Existem muito jogos excelentes no mercado, mas poucos que podem ser chamados de obras-primas dos videogames. Okami, desenvolvido pelo Clover Studios para o PlayStation 2 e distribuído pela Capcom, é um deles.

Jogadores que buscam nos consoles algo mais que a pancadaria de sempre devem se surpreender com o roteiro. A história elíptica, baseada na mitologia japonesa, faz referência a feitos heróicos ocorridos há um século, quando um poderoso guerreiro e um lobo divino venceram um dragão de sete cabeças. Logo na abertura, somos apresentados a uma figura sombria, que arranca a espada que venceu o monstro de seu receptáculo, liberando novamente o mal sobre a Terra. Com isso, Amaterasu, Deusa do Sol, retorna na forma de uma loba com a missão de eliminar a criatura e restaurar a natureza envenenada.

Em seu caminho, como em qualquer RPG decente, Amaterasu encontra personagens diversos. Mas em Okami a maioria deles não é mero início de missões - quase todos têm relevância na história e alguns estão entre os melhores personagens não-jogadores já criados. É o caso de Susano, beberrão apaixonado e herdeiro do grande guerreiro que venceu o dragão há um século. Desacreditado na cidade, ele vive alardeando sua força e habilidades (ambas inexistentes), sempre à sombra do antepassado famoso. Cabe então a Amaterasu trabalhar a auto-estima do homem, ajudando-o em situações de perigo sem que ele saiba - como um bom Deus deve fazer. Sua redenção, lá pelas 20 horas de jogo (ele é bastante longo), é memorável e emocionante.

Aliás, esse aspecto divino do game é muito bem resolvido pelos criadores. Os poderes de Amaterasu não ocorrem no mundo físico, mas num plano paralelo. Para empregá-los, na forma de um pincel celestial que literalmente pinta o mundo, é necessário quase que pausar o jogo, planificando a tela em uma folha de pergaminho. Cada tipo de traço ali ilustrado tem uma função: há como criar fogo, plantas, fazer árvores brotarem, comandar os ventos, cortar coisas, etc.

Trata-se de inteligentíssima metalinguagem, já que o próprio game parece uma pintura em movimento, toda em traços inspirados na arte japonesa.

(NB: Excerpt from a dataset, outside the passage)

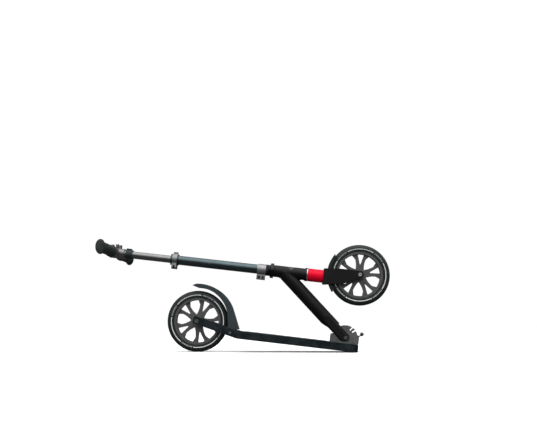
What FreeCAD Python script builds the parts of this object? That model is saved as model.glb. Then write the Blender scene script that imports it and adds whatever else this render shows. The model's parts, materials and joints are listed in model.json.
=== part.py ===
"""Folding kick scooter with two big wheels, stored folded: it stands on its rear wheel and the deck's nose.

Millimetres, +Z up, +X towards the deck's nose. Three local frames carry the design:
  deck frame    origin on the fold pivot, X forward along the deck, Z normal to the deck
  neck frame    origin on the fold pivot, Z up the down tube, X towards the front
  column frame  origin where the front axle squares onto the steering axis, Z up the column, X forward
"""
import FreeCAD, Part
import math
import os

V = FreeCAD.Vector
X_AXIS = V(1, 0, 0)
Y_AXIS = V(0, 1, 0)
Z_AXIS = V(0, 0, 1)

# ---- driving dimensions ----------------------------------------------------------------------
# clearances
RUNNING = 0.06          # radial gap of a shaft that turns or slides in its bore
SEAT = 0.02             # radial gap of a piece that is pressed or pushed onto another
GAP = 0.3               # plain gap between faces of different bodies

# wheels
WHEEL_RADIUS = 102.5
TYRE_WIDTH = 30.0
TYRE_SHOULDER = WHEEL_RADIUS - 12.5    # radius where the flat sidewall ends
RIM_RADIUS = WHEEL_RADIUS - 24.5
RIM_WIDTH = 25.0
HOLE_OUTER = RIM_RADIUS - 6.5          # radius of the spoke holes' outer ends
BIG_HOLE_INNER = 23.0
SMALL_HOLE_INNER = 31.0
SPOKE_THICK = 12.0
HUB_RADIUS = 16.0
FRONT_WHEEL_PHASE = 49.0
REAR_WHEEL_PHASE = 28.0
BEARING_OUTER = 11.0
BEARING_WIDTH = 7.0
HUB_HALF_WIDTH = 12.0
AXLE_RADIUS = 4.0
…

É como se cada elemento fosse desenhado com pincel de bambu. Lindíssimo e inusitado. As interações gráficas da deusa lupina também respondem por momentos de rara beleza nos games, como quando ele faz girar uma galáxia espiralada para, no reflexo abaixo no oceano, criar um redemoinho.

Os elementos clássicos dos RPGs também estão todos presentes. É possível aprimorar a personagem de várias formas. Conforme Amaterasu alimenta animais famintos, purifica a natureza ou auxilia os humanos em uma série de missões paralelas, ela ganha adoração. Nada mais justo, afinal, pessoa alguma desconfia que é aquele animal que os está auxiliando, creditando suas fortunas a Deus (não raro eles olham assombrados pra cima quando a loba faz qualquer coisa com o ambiente). Essa adoração pode ser convertida em melhorias, como mais nanquim para o pincel celestial, ou mais vida. Cada arma encontrada também pode ser equipada de várias maneiras, tornando assim cada Amaterasu única. A combinação de técnicas de pintura com espadas e armas é também indispensável para cada tipo de criatura encontrada.

Há quem reclame que os combates são fáceis demais, realmente são, mas isso muda radicalmente no final do game, quando surgem oponentes mais valorosos. Outro elemento frequentemente apontado pelos fãs como um ponto fraco do game é o diminuto parceiro de Amaterasu, o artista andarilho Issun, que estraga alguns quebra-cabeças, explicando como eles funcionam antes de qualquer tentativa. De qualquer maneira, o equilíbrio entre lutas, missões e a necessidade de explorar os enormes mapas em busca de tesouros escondidos e outros itens especiais é perfeito. Nunca há grandes períodos de repetição e a sensação de liberdade dentro do jogo é constante.

A reunião de narrativa elaborada, jogabilidade inovadora e beleza plástica alcançada em Okami só pode ter uma ajudinha dos deuses dos games... não deixe de adorá-los, portanto. Quem sabe não saem mais jogos assim?